The risk is always present when you decide to go down the adventuring path. Just because you decide to be suicidal and completely throw the culmination of experiences your character has had in their life for "fun lol XD" because who cares it's just a game right, doesn't mean that other people play for that same reason.

While you're busy making your fifth character I'll be here far surpassing your own in levels, experiences, interactions with the world and those within it, and equipped to do it all again.

Are you really completely incapable of understanding playstyles different to your own?

I make another character that is a distant relative.
same role, slightly different personality and background story.

>The false dichotomy is kinda hilarious.
I don't think you know what that fallacy means.

>is a perfectly valid way to RP that isn't just a 'video game mentality'.
Who said that our group doesn't have "ups and downs, surprises, conflict and actual drama"? We just don't die because we don't act like for example who's apparently RPing their (enter class here) character as opposed to a being who might actually give a shit on their life expectancy and it's ability to stretch on as far as possible in this profession instead of throwing themselves down a hallway because of "Where's the fun if you don't take some risks?"

>but why is an RPG the best vector for that kind of gameplay?
Why is it not? Why would someone actively choose to injure themselves while delving into a dungeon for the "excitement" value of the semi-omnipotent being that they apparently knows is controlling them? Why would they not attempt to react like a mentally functional being instead of an idiot?

What is the problem with acting professional? Being good is fun, user.

The false dichotomy is present in that you're assuming that anyone not playing your way is being a lolrandumb suicidal idiot. It's a false premise that all your other comments are based on .

It's perfectly possible to have drama, conflict and danger be present and interesting parts of a game without characters bending over backwards to be incompetent. There's a pleasant middle ground of competence without solving every problem before it begins.

There's a difference when it comes to playstyles and then theres idiocy.

A player that chooses to play a rogue and gather information on the castle that the group was denied entry to may chose to get info for a few days (if possible) on the layout of the known/most common rooms, prepare with what they can foresee, and Mission Impossible their way inside for whatever the group needed.

What it seems you are vouching for is "I crash through the ceiling skylight in the atrium, perform multiple flips as I do so, and land with a flourish becoming one of my station!" You then fail the roll. "Oh well, least it wasn't boring XD"

Thats the shit that deserves to gets you killed. Thats the shit that we try to avoid, and if you want to do that then go ahead but my original post was about how player deaths are almost always of their own stupidity unless forced by the writing of the DM.

And this is why I call it a false dichotomy. Because you seem incapable of thinking in anything other than extremes and completely ignore the breadth between them.

>It's a false premise that all your other comments are based on.

Those are simply the ones I'm pointing out, but are obviously not the only ones.
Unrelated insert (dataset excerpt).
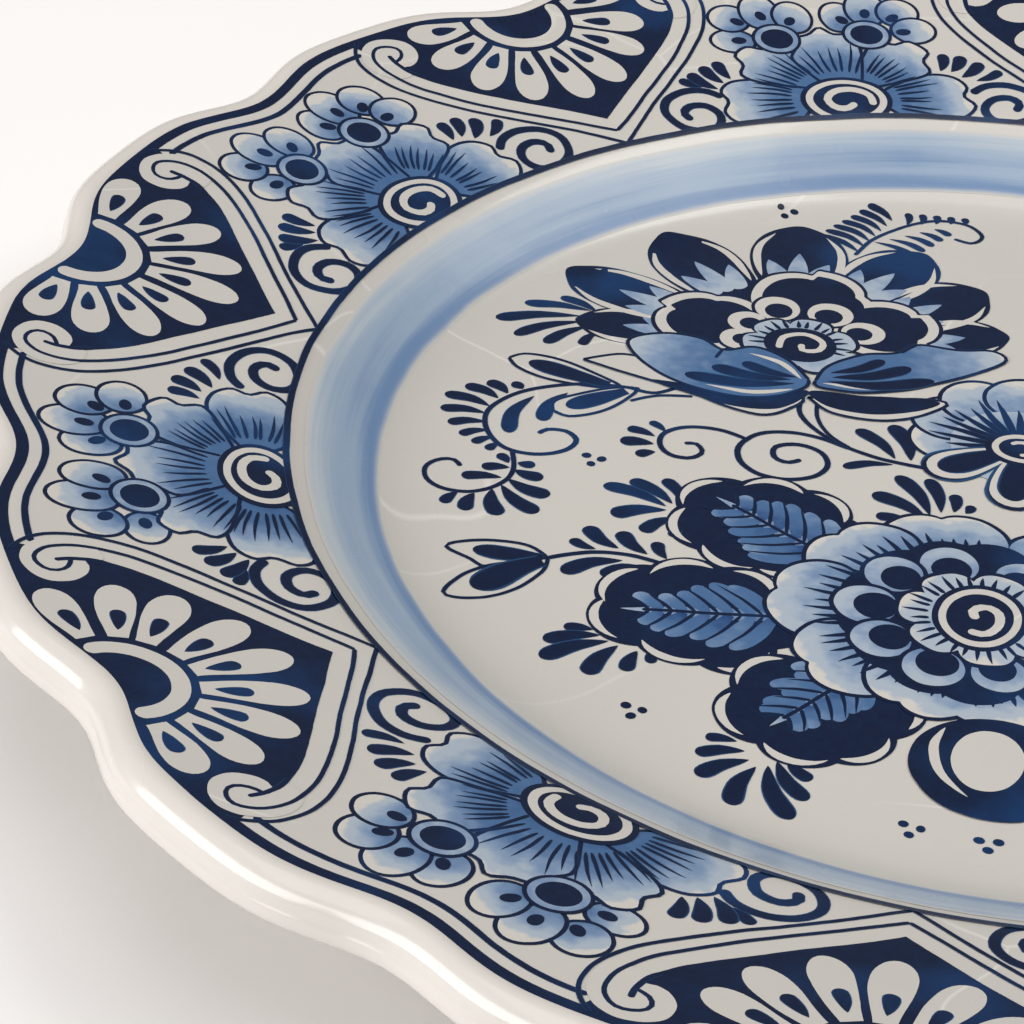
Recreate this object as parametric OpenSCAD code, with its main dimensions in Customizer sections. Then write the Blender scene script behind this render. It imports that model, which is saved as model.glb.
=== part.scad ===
// Scalloped dinner plate in tin-glazed ware, with cobalt painting.
// Millimetres, +Z up. The plate stands on its foot ring at z = 0, centred on the Z axis.
// Every skin on the face follows one profile, face_z(r), so glaze and paint lie on each other without a gap.

/* [Overall size] */

// widest diameter, over the lobes of the scalloped edge
plate_d = 260; // [250:1:300]
// height of the glazed well above the table
well_height = 8.2; // [6:0.1:14]
// thickness of the ware under the well, glaze included
well_thick = 5; // [3.5:0.1:5.8]
// thickness of the ware where the lip begins, glaze included
flange_thick = 4.2; // [3:0.1:6]

/* [Face profile] */

// radius where the flat well turns up into the wall
well_r = 76.6; // [73:0.1:80]
// radius where the wall meets the flange
flange_r = 89.5; // [86:0.1:93]
// rise of the wall for each millimetre outwards
wall_slope = 0.589; // [0.3:0.001:1]
// rise of the flange for each millimetre outwards
flange_slope = 0.196; // [0.05:0.001:0.4]
// roundness of the turn at the foot of the wall
well_turn = 1.6; // [0.6:0.1:2]
// roundness of the turn at the top of the wall
flange_turn = 1.2; // [0.6:0.1:1.6]

/* [Scalloped edge] */

// number of notches round the edge, two for each painted panel
notch_count = 16; // [8:2:32]
// depth of a notch below the lobes
notch_depth = 3.8; // [0:0.1:5]
// sharpness of a notch, where 1 is a plain wave
notch_power = 2.4; // [1:0.1:6]
// radius where the plain flange stops and the scalloped lip begins
lip_start_r = 116; // [110:0.5:117]
// width of the rolled lip outside the painted edge line
lip_w = 4.6; // [3:0.1:5]

/* [Foot ring] */

// outer radius of the foot ring
foot_r = 67.5; // [45:0.5:68]
// width of the foot ring
foot_w = 6.5; // [4:0.1:12]
// bevel on the bottom corners of the foot ring
foot_bevel = 1.1; // [0.3:0.1:2]

/* [Glaze and paint] */

// thickness of the white tin glaze
glaze = 0.4; // [0.2:0.05:0.8]
// thickness of a painted film of cobalt
paint = 0.12; // [0.08:0.01:0.3]
// inner radius of the pale blue band on the wall
band_in_r = 79.3; // [77:0.1:84]
// outer radius of the pale blue band on the wall
band_out_r = 87.2; // [85:0.1:89]
// width of the painted line along the scalloped edge
edge_line_w = 1.4; // [0.6:0.1:2]
// width of the painted line round the inside of the flange
flange_line_w = 1.1; // [0.6:0.1:2]

/* [Painted shapes] */

// number of dark painted panels round the flange
panel_count = 8; // [4:1:8]
// radius of the inner point of a dark panel
panel_tip_r = 96.5; // [92:0.1:104]
// half the width of a dark panel, as an angle
panel_half = 10.6; // [6:0.1:11]
// reach of a fan flower between two panels
fan_reach = 18; // [12:0.5:19]

/* [Hidden] */

$fn = 180;
outline_steps = 288;
lip_steps = 192;
shape_steps = 48;
bend_start_r = 68;
bend_end_r = 98;
bend_step = 1.5;
above_plate = 40;

// ---------- profile of the face ----------

// a soft ramp: nothing well below x = 0, one for one well above it, turning over about w
function ramp(x, w) = x > 20 * w ? x : w * ln(1 + exp(x / w));

// the smooth face: a flat well, a steep wall, then a shallow flange
function smooth_z(r) = well_height + wall_slope * ramp(r - well_r, well_turn)
    - (wall_slope - flange_slope) * ramp(r - flange_r, flange_turn);

// the radii where the turned profile has a corner
BENDS = [for (r = [bend_start_r : bend_step : bend_end_r]) r];
PROFILE = [for (r = concat([0], BENDS, [plate_d / 2])) [r, smooth_z(r)]];

// height of the glazed face at radius r
function face_z(r) = lookup(r, PROFILE);

// thickness of the ware at radius r, thinning from the well to the lip
function ware_t(r) = lookup(r, [[bend_start_r, well_thick], [lip_start_r, flange_thick]]);

// the corners of the profile from radius a to radius b
function corners(a, b) = concat([a], [for (r = BENDS) if (r > a && r < b) r], [b]);

// a list from its last item to its first
function backwards(v) = [for (i = [len(v) - 1 : -1 : 0]) v[i]];

// ---------- turned skins ----------

// a skin on the face between two radii, from lo to hi above it
module face_skin(r0, r1, lo, hi) {
    rs = corners(r0, r1);
    rotate_extrude()
        polygon(concat([for (r = rs) [r, face_z(r) + lo]],
                       [for (r = backwards(rs)) [r, face_z(r) + hi]]));
}

// a skin on the underside between two radii, as thick as the glaze
module back_skin(r0, r1) {
    rs = corners(r0, r1);
    rotate_extrude()
        polygon(concat([for (r = rs) [r, face_z(r) - ware_t(r)]],
                       [for (r = backwards(rs)) [r, face_z(r) - ware_t(r) + glaze]]));
}

// a painted film on the face, cut to the flat shape given as its child
module painted(r0, r1) {
    intersection() {
        face_skin(r0, r1, 0, paint);
        linear_extrude(height = above_plate) children();
    }
}

// ---------- scalloped outline ----------

// radius of the outer edge at angle a, less an inset
function edge_r(a, inset = 0) = plate_d / 2 - inset
    - notch_depth * pow((1 + cos(notch_count * a)) / 2, notch_power);

// the point at radius r and angle a
function polar(r, a) = [r * cos(a), r * sin(a)];

// the scalloped outline as a flat shape
module outline(inset) {
    polygon([for (i = [0 : outline_steps - 1])
        let (a = 360 * i / outline_steps) polar(edge_r(a, inset), a)]);
}

// ---------- clay ----------

module clay_body() {
    rs = corners(0, lip_start_r);
    color("Sienna")
        rotate_extrude()
            polygon(concat([for (r = rs) [r, face_z(r) - ware_t(r) + glaze]],
                           [for (r = backwards(rs)) [r, face_z(r) - glaze]]));
}

module foot_ring() {
    top = well_height - well_thick + glaze;
    in_r = foot_r - foot_w;
    color("BurlyWood")
        rotate_extrude()
            polygon([[in_r + foot_bevel, 0], [foot_r - foot_bevel, 0], [foot_r, foot_bevel],
                     [foot_r, top], [in_r, top], [in_r, foot_bevel]]);
}

// ---------- glaze ----------

module front_glaze() {
    color("Ivory") face_skin(0, lip_start_r, -glaze, 0);
}

// outside the foot ring, and the disc inside it
module back_glaze() {
    color("Ivory") {
        back_skin(foot_r, lip_start_r);
        back_skin(0, foot_r - foot_w);
    }
}

// the rolled edge from the painted line outwards and under: [inset from the edge, height over that line].
// two soft beads, one over the other, with a shallow crease between them
LIP_ROLL = [[lip_w, 0], [lip_w * 0.74, 0.3], [lip_w * 0.48, 0.3], [lip_w * 0.24, -0.25], [0.35, -1.2],
            [0.15, -2], [0.45, -2.7], [0.05, -3.3], [0, -3.9], [0.35, -4.6], [1.3, -5.1], [3, -5.2]];

// the lip's whole section at angle a, from the face of the flange round to its underside
function lip_section(a) =
    let (line_z = face_z(edge_r(a, lip_w)), start_z = face_z(lip_start_r))
    concat([[lip_start_r, start_z]],
           [for (p = LIP_ROLL) [edge_r(a, p[0]), line_z + p[1]]],
           [[lip_start_r, start_z - flange_thick]]);

module rim_lip() {
    n = len(LIP_ROLL) + 2;
    color("White")
        polyhedron(
            points = [for (i = [0 : lip_steps - 1])
                let (a = 360 * i / lip_steps)
                for (p = lip_section(a)) [p[0] * cos(a), p[0] * sin(a), p[1]]],
            faces = [for (i = [0 : lip_steps - 1]) for (j = [0 : n - 1])
                let (here = i * n, next = ((i + 1) % lip_steps) * n, k = (j + 1) % n)
                for (half = [[here + j, next + j, next + k], [here + j, next + k, here + k]]) half]);
}

// ---------- painted lines and band ----------

module wall_band() {
    color("LightSteelBlue") face_skin(band_in_r, band_out_r, 0, paint);
}

module flange_line() {
    color("MidnightBlue") face_skin(flange_r, flange_r + flange_line_w, 0, paint);
}

module edge_line() {
    color("MidnightBlue")
        painted(lip_start_r, plate_d / 2)
            difference() {
                outline(lip_w);
                outline(lip_w + edge_line_w);
            }
}

// ---------- painted shapes on the flange ----------

// inner edge of a dark panel at an angle b from its middle
function panel_in_r(b) = panel_tip_r + 1.2 * pow(abs(b), 1.25);

// a shield whose point looks at the well and whose broad end follows the scalloped edge
module panel_shape() {
    angles = [for (i = [0 : shape_steps]) panel_half * (2 * i / shape_steps - 1)];
    polygon(concat([for (b = angles) polar(panel_in_r(b), b)],
                   [for (b = backwards(angles)) polar(edge_r(b, lip_w + edge_line_w), b)]));
}

module rim_panels() {
    color("Navy")
        painted(flange_r + flange_line_w, plate_d / 2)
            for (i = [0 : panel_count - 1]) rotate(360 * i / panel_count) panel_shape();
}

// a flower outline: petals of depth cut round a middle radius r
module rosette(r, petals, cut) {
    polygon([for (i = [0 : shape_steps - 1])
        let (a = 360 * i / shape_steps) polar(r - cut * (1 + cos(petals * a)) / 2, a)]);
}

// between two panels: a fan flower on the flange line and two small flowers beside the edge
module rim_flowers() {
    eye_r = flange_r + 2;
    sprig_r = flange_r + 22;
    sprig_size = 7;
    sprig_angle = 5;
    color("RoyalBlue")
        painted(flange_r + flange_line_w, plate_d / 2)
            for (i = [0 : panel_count - 1]) rotate(360 * (i + 0.5) / panel_count) {
                translate([eye_r, 0]) rosette(fan_reach, 9, 2);
                for (side = [-1, 1])
                    rotate(side * sprig_angle) translate([sprig_r, 0]) rosette(sprig_size, 5, 1.5);
            }
}

// ---------- painted bouquet in the well ----------

// a pointed leaf of length l and width w, from its stalk along x
module leaf(l, w) {
    half = [for (i = [0 : shape_steps / 2]) 2 * i / shape_steps];
    polygon(concat([for (t = half) [l * t, w / 2 * sin(180 * t)]],
                   [for (t = backwards(half)) if (t > 0 && t < 1) [l * t, -w / 2 * sin(180 * t)]]));
}

// one side of the bouquet: the large lotus, three leaves of the rose and two buds
module bouquet_side() {
    translate([-33, 31]) rosette(24, 9, 3);
    for (turn = [155, 185, 225]) translate([0, -27]) rotate(turn) leaf(44, 17);
    translate([-66, -34]) rotate(10) leaf(12, 9);
    translate([-66, 14]) rotate(-8) leaf(14, 5);
}

module bouquet() {
    color("Navy")
        translate([0, 0, face_z(0)]) linear_extrude(height = paint) {
            bouquet_side();
            mirror([1, 0]) bouquet_side();
            translate([0, -27]) rosette(23, 10, 3);
            translate([0, 16]) rosette(10, 7, 2);
            translate([0, -55]) circle(r = 9);
        }
}

clay_body();
foot_ring();
front_glaze();
back_glaze();
rim_lip();
wall_band();
flange_line();
edge_line();
rim_panels();
rim_flowers();
bouquet();
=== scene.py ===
# %% [markdown]
# # A blue and white dinner plate with a scalloped edge
# The plate is one piece of fired clay under a white tin glaze, painted with cobalt by hand. It is built
# as a maker would make it: the ware is turned to a profile, its edge is pressed into scallops, the
# glaze covers it, and the painting is laid on stroke by stroke. All sizes are in millimetres and turned
# into metres when a mesh is made.

import math
import random

import bmesh
import bpy
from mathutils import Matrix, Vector
from mathutils.geometry import delaunay_2d_cdt


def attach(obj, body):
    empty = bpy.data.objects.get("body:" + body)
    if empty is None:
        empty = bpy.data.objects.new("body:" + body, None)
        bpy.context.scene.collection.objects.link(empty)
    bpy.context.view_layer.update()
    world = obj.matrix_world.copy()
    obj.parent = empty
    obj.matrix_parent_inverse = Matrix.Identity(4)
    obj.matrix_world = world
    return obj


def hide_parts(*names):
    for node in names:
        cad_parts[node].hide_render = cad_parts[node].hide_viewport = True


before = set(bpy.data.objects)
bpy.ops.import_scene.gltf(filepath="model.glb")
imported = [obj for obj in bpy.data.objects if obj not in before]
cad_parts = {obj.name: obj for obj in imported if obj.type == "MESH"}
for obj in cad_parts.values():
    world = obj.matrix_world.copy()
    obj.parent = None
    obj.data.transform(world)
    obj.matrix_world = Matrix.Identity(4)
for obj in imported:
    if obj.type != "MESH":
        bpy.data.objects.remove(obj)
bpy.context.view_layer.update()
MM = 0.001
hand = random.Random(11)

# %% [markdown]
# ## The profile
# A plate's face is a flat well, a steep wall and a shallow flange. Two soft ramps added together give
# that profile as one formula, so the ware, the glaze and every stroke of paint can follow the same
# height. The edge is a circle with sixteen notches. A raised cosine taken to a power gives broad lobes
# and narrow notches.

# %% Profile and outline
WELL_Z, WELL_THICK, FLANGE_THICK = 8.2, 5.0, 4.2
WELL_R, WELL_TURN = 76.6, 1.6
FLANGE_R, FLANGE_TURN = 89.5, 1.2
WALL_SLOPE, FLANGE_SLOPE = 0.589, 0.196
PLATE_R, LIP_W, LIP_START_R = 130.0, 4.6, 116.0
NOTCHES, NOTCH_DEPTH, NOTCH_POWER = 16, 3.8, 2.4
FOOT_R, FOOT_W, FOOT_Z = 67.5, 6.5, 1.5
PANELS = 8


def ramp(x, w):
    """Nothing below zero and one for one above it, turning over about w."""
    return x if x > 20 * w else w * math.log1p(math.exp(x / w))


def face(r):
    """Height of the glazed face at radius r."""
    rise = WALL_SLOPE * ramp(r - WELL_R, WELL_TURN)
    return WELL_Z + rise - (WALL_SLOPE - FLANGE_SLOPE) * ramp(r - FLANGE_R, FLANGE_TURN)


def edge(degrees, inset=0.0):
    """Radius of the scalloped edge at an angle, less an inset."""
    wave = (1 + math.cos(math.radians(NOTCHES * degrees))) / 2
    return PLATE_R - inset - NOTCH_DEPTH * wave**NOTCH_POWER


def polar(r, degrees, centre=(0.0, 0.0)):
    """The point at radius r and an angle round a centre."""
    a = math.radians(degrees)
    return (centre[0] + r * math.cos(a), centre[1] + r * math.sin(a))


print("rim height", round(face(PLATE_R - LIP_W), 2), "well height", round(face(0), 2))

# %% [markdown]
# ## Node trees written as sums
# Geometry and material trees are easier to read as arithmetic. A Wire stands for one socket, and each
# arithmetic sign adds the Math node that it means. A Bench adds any other node, with its settings and
# inputs.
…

Poor preparation doesnt make you a lolsorandumb idiot, just shortsighted or may have even been out of your control based on context but there is almost always a way around or through the problem that doesn't lead to your death. Poor planning doesn't always reflect on your decision making either context always matters, but outside introductory sessions you will usually have more than enough time to plan your next moves as a group. And even if you dont get the above two that is why the final one was on the list to imply multiple ways through your own thinking to get out of a problem in your own way that, unless you seriously fucked up, can see you out of whatever predicament you found yourself in.

Was that enough to flesh out for you or does every post need an essay so you do not resort to strawmaning or fallacy claiming in the future?

What I'm saying is that there are games where the kind of planning you fetishes are not valuable, or are even actively antithetical to the goals of the game.

>you seem incapable of thinking in anything other than extremes

I mean, lets be honest here, the times when Veeky Forums is made up of a pretty big minority of That Guy/DM, things you hate, red flag, and other threads like that you know there is a pretty large gap of playstyle in most groups and the medium as a whole.

Generally, my backup has some sort of connection to the dead character, so that the death isn't just waved away.

A rogue of mine died trying to fight a midpoint boss and the party was pretty sad, taking a week or so off to deal with it. During that time, a ranger showed up asking if anybody had seen her dad, talking about his midlife crisis and how he just up and left.
Not the most creative thing, sure, but it gave a starting point for how to move forward with everyones characters

>not planning out an erp campaign, and the interactions within it, with necessary protection to promote proper family planning

Literally the worst kind of settings.

*fetishize

Fucking phonetyping

I try and keep in mind an interesting next character to play so I will never be too sad about losing a PC. I am always up for lethal games, especially horror though so maybe my experience is different to others. If I was in a long campaign and heavily invested in a character who then died randomly then that would of course suck but if I was heavily invested and died in an awesome way that fulfilled that character's story surely that is what we should all be looking out for?

I remember actually having a character survive a plot he really shouldn't have. He fucked up, because of his own hubris. He thought he had the power to solve everyone's problems but he really didn't and ended up hurting a lot of people. He should have died then, lost in total misery and defeat but instead he just lingered on (I think because the GM was hesitant to kill PCs) and the campaign eventually petered out.

Who wants to live forever? Get out there and die well my friends.

You are assuming your characters CAN actually figure out all the stuff to come up with a perfect plan.

Most games I've played, there has always been unpredictable shit the party couldn't realistically have seen coming to throw a wrench in whatever plan we may have had, and sometimes that leads to deaths.

Your DM is going easy on your if all your plans worked out well and you have been able to go on a long time without anyone getting made dead due to unpredictable stuff happening.